Do not carry the whole transcript forever
The most common chat anti-pattern is appending every prior message to every new turn.
That creates three problems:
- prompt cost keeps rising
- irrelevant history pollutes the current task
- it becomes unclear which context actually mattered
A short session summary is usually more useful than raw transcript carry-forward. If something matters for future turns, summarize it deliberately.
Action requests should not share the same path as answers
If the user wants to know a policy, retrieval and answer generation make sense.
If the user wants to change billing settings, reset access, or request a refund, that should become a bounded action flow with validation, tool calls, and escalation rules.
Combining both into one prompt makes it harder to debug failures and easier for the assistant to overstep.
A good handoff payload
A handoff should help the human continue the work, not restart it from zero.
At minimum, include:
- reason for escalation
- user intent
- session summary
- actions already attempted
- relevant retrieved evidence
- account facts that matter
Here is a simple structure:
type HandoffPayload = {
reason: "policy_risk" | "missing_evidence" | "frustrated_user" | "high_value_action";
customerIntent: string;
sessionSummary: string;
attemptedActions: string[];
evidenceSnippets: string[];
accountFacts: Record<string, string>;
};
If the reviewer has to re-read a long transcript to understand what happened, the handoff design is weak.
What to measure in production chat
Containment is not enough.

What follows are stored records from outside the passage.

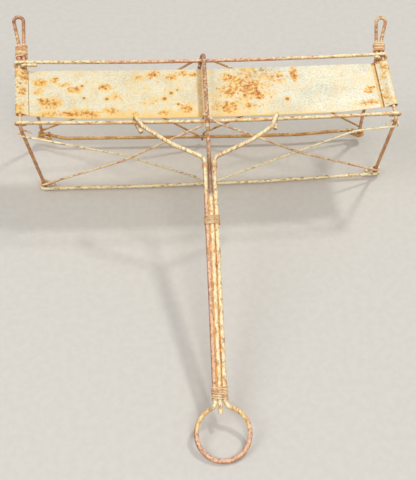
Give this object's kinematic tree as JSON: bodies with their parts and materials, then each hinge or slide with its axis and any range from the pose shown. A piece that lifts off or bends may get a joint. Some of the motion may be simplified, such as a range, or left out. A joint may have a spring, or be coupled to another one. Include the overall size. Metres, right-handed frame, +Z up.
{
  "type": "wire bread warmer",
  "caption": "Hand-made wire rack with a loose tinplate shelf, two wire fences that hold slices of bread on edge, and a long handle that ends in a hanging ring.",
  "frame": {"origin": "middle of the footprint, on the surface that the part stands on", "axes": "+X to the viewer's right along the rack, +Y away from the handle's ring, +Z up"},
  "size_m": [0.4014, 0.4444, 0.1479],
  "materials": {
    "rail_wire": "dull tinned wire with rust patches",
    "brace_wire": "dull tinned wire with rust patches",
    "handle_wire": "tinned wire worn to brown rust at the ring",
    "binding_wire": "thin rusted wire",
    "tinplate": "dull ivory tinplate speckled with rust"
  },
  "bodies": {
    "frame": {"left_end_frame": "rail_wire", "right_end_frame": "rail_wire", "near_top_rail": "rail_wire", "far_top_rail": "rail_wire", "near_bottom_rail": "rail_wire", "far_bottom_rail": "rail_wire", "near_v_brace": "brace_wire", "near_peak_brace": "brace_wire", "far_v_brace": "brace_wire", "far_peak_brace": "brace_wire", "handle_loop": "handle_wire", "centre_wire": "handle_wire", "ring_binding": "binding_wire", "fork_binding": "binding_wire", "crotch_lashing": "binding_wire", "left_loop_binding": "binding_wire", "right_loop_binding": "binding_wire"},
    "shelf": {"tin_shelf": "tinplate"}
  },
  "joints": [
    {"name": "shelf_slide", "type": "slide", "parent": "frame", "child": "shelf", "axis": [0, 0.9952, 0.0976], "range_m": [-0.005, 0.0005]}
  ]
}
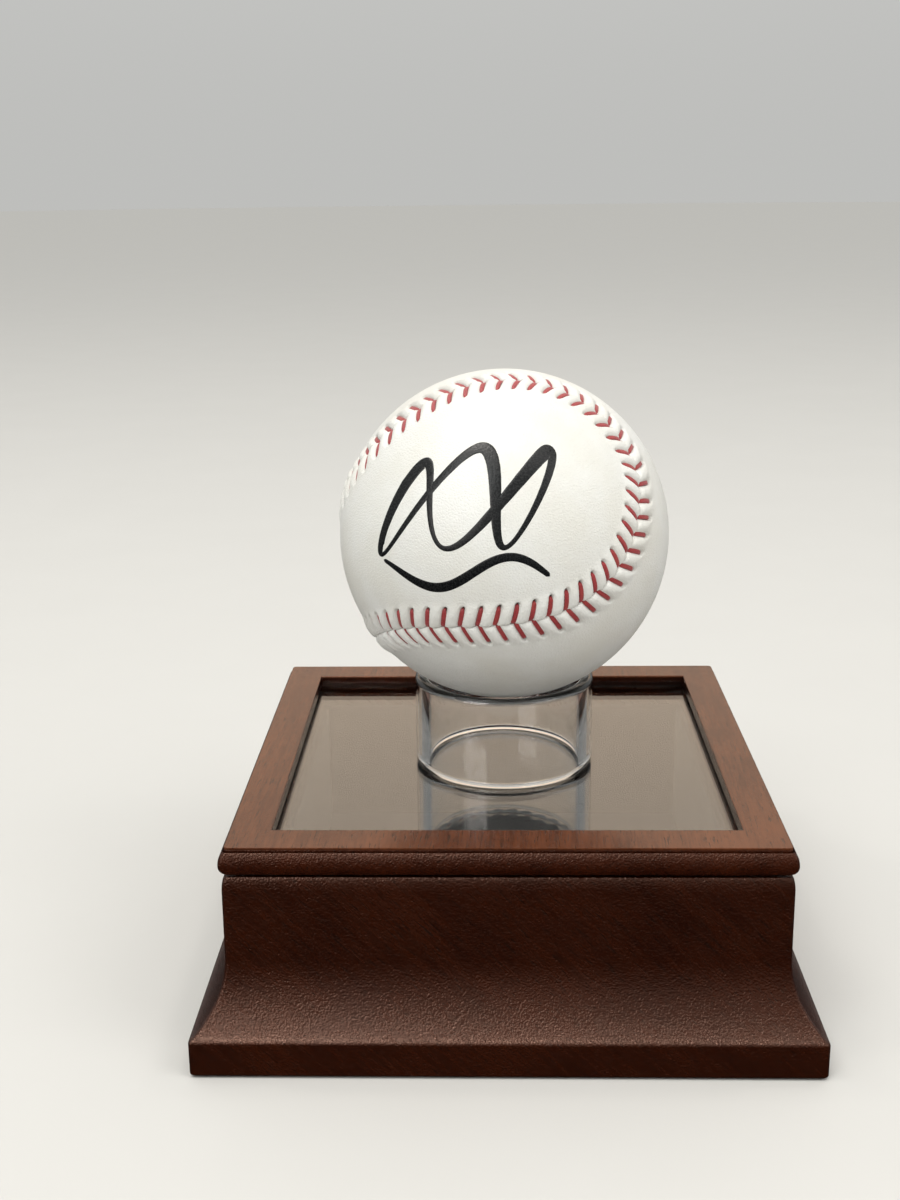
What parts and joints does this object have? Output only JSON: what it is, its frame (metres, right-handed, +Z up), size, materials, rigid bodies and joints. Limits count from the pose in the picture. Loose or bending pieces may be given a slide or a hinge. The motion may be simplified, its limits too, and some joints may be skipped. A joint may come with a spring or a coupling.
{
  "type": "shadow box",
  "caption": "Glass-topped keepsake box in dark mahogany with a coved plinth and a hinged lid; a clear ring on the glass holds a stitched leather ball.",
  "frame": {"origin": "centre of the square that the box stands on, at the underside of its felt pads", "axes": "+Z up, -Y towards the front of the box, +X to its right as seen from the front; the lid's hinges are at the +Y side"},
  "size_m": [0.13, 0.13, 0.1357],
  "materials": {
    "mahogany": "dark red-brown stain under satin lacquer",
    "hardboard": "raw pressed board",
    "velvet": "matt black pile",
    "felt": "matt black felt",
    "glass": "polished",
    "acrylic": "clear, polished",
    "brass": "lightly tarnished",
    "steel": "bright zinc plate",
    "leather": "satin white, fine grain",
    "thread": "waxed cotton",
    "yarn": "wound wool"
  },
  "bodies": {
    "base": {"front_moulding": "mahogany", "right_moulding": "mahogany", "back_moulding": "mahogany", "left_moulding": "mahogany", "bottom_panel": "hardboard", "panel_screw_front": "steel", "panel_screw_right": "steel", "panel_screw_back": "steel", "panel_screw_left": "steel", "felt_pad_front_left": "felt", "felt_pad_front_right": "felt", "felt_pad_back_left": "felt", "felt_pad_back_right": "felt", "well_floor": "velvet", "well_liner_front": "velvet", "well_liner_right": "velvet", "well_liner_back": "velvet", "well_liner_left": "velvet", "hinge_base_leaf_left": "brass", "hinge_pin_left": "brass", "magnet_left": "steel", "hinge_base_leaf_right": "brass", "hinge_pin_right": "brass", "magnet_right": "steel", "base_leaf_screw_left_outer": "brass", "base_leaf_screw_left_inner": "brass", "base_leaf_screw_right_inner": "brass", "base_leaf_screw_right_outer": "brass"},
    "lid": {"lid_frame": "mahogany", "glass_pane": "glass", "glass_stop_front": "mahogany", "glass_stop_right": "mahogany", "glass_stop_back": "mahogany", "glass_stop_left": "mahogany", "hinge_lid_leaf_left": "brass", "steel_disc_left": "steel", "hinge_lid_leaf_right": "brass", "steel_disc_right": "steel", "lid_leaf_screw_left_outer": "brass", "lid_leaf_screw_left_inner": "brass", "lid_leaf_screw_right_inner": "brass", "lid_leaf_screw_right_outer": "brass"},
    "ring": {"acrylic_ring": "acrylic"},
    "ball": {"ball_core": "yarn", "ball_cover_a": "leather", "ball_cover_b": "leather", "seam_thread": "thread"}
  },
  "joints": [
    {"name": "lid_hinge", "type": "hinge", "parent": "base", "child": "lid", "pos_m": [0, 0.0598, 0.04145], "axis": [-1, 0, 0], "range_deg": [0, 100]},
    {"name": "ring_lift", "type": "slide", "parent": "lid", "child": "ring", "axis": [0, 0, 1], "range_m": [0, 0.05]},
    {"name": "ball_lift", "type": "slide", "parent": "ring", "child": "ball", "axis": [0, 0, 1], "range_m": [0, 0.05]}
  ]
}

A chat assistant can keep users inside the bot while still doing a bad job.
Track:
- resolution quality
- escalation accuracy
- repeat-contact rate
- average cost per resolved conversation
- review or handoff rate
If containment rises while repeat-contact rate also rises, the system is probably over-answering instead of resolving issues well.
A practical design worksheet
Use this for one chat workflow:
Workflow:
Turn types:
What belongs in session memory:
What belongs in durable account context:
Which knowledge must come from retrieval:
Which requests require tools:
Which requests require escalation:
What the handoff payload must include:
Primary metric:
Guardrail metric:
This forces the team to separate memory, retrieval, action, and escalation before implementation.
The failure mode that causes the most pain
The failure mode is not usually "the model forgot something." It is "the system treated every turn like the same kind of problem."
Support chat becomes much more reliable when it can distinguish:
- questions
- account issues
- actions
- unsupported cases
- escalation candidates
Routing is boring, but boring is good when you are trying to run a dependable support workflow.
How StackSpend helps
Chat systems hide cost growth in long sessions, unnecessary retrieval on every turn, and escalations that happen too late. In StackSpend, you can compare cost per resolved conversation, see whether one chat flow is driving excess token volume, and spot when a memory or routing change made the assistant more expensive without improving handoff quality.
What to do next
FAQ
What is the difference between session memory and retrieval?
Session memory is conversation state from the live interaction. Retrieval is grounded external knowledge such as policies or documentation fetched on demand.
Should I store the full transcript as memory?
Usually no. A compact session summary plus the last few relevant turns is often more useful and much cheaper.
When should chat escalate to a human?
Escalate when the assistant lacks enough evidence, the requested action is high risk, the user is frustrated, or the workflow has real business or compliance consequences.
Should action requests and informational questions share one prompt?
Usually no. Action requests need validation and bounded execution rules. Informational answers need grounded context and answer generation.
What is the best leading indicator that chat quality is slipping?
Repeat-contact rate is one of the best signals. If users come back because the first interaction did not truly resolve the issue, containment alone can mislead you.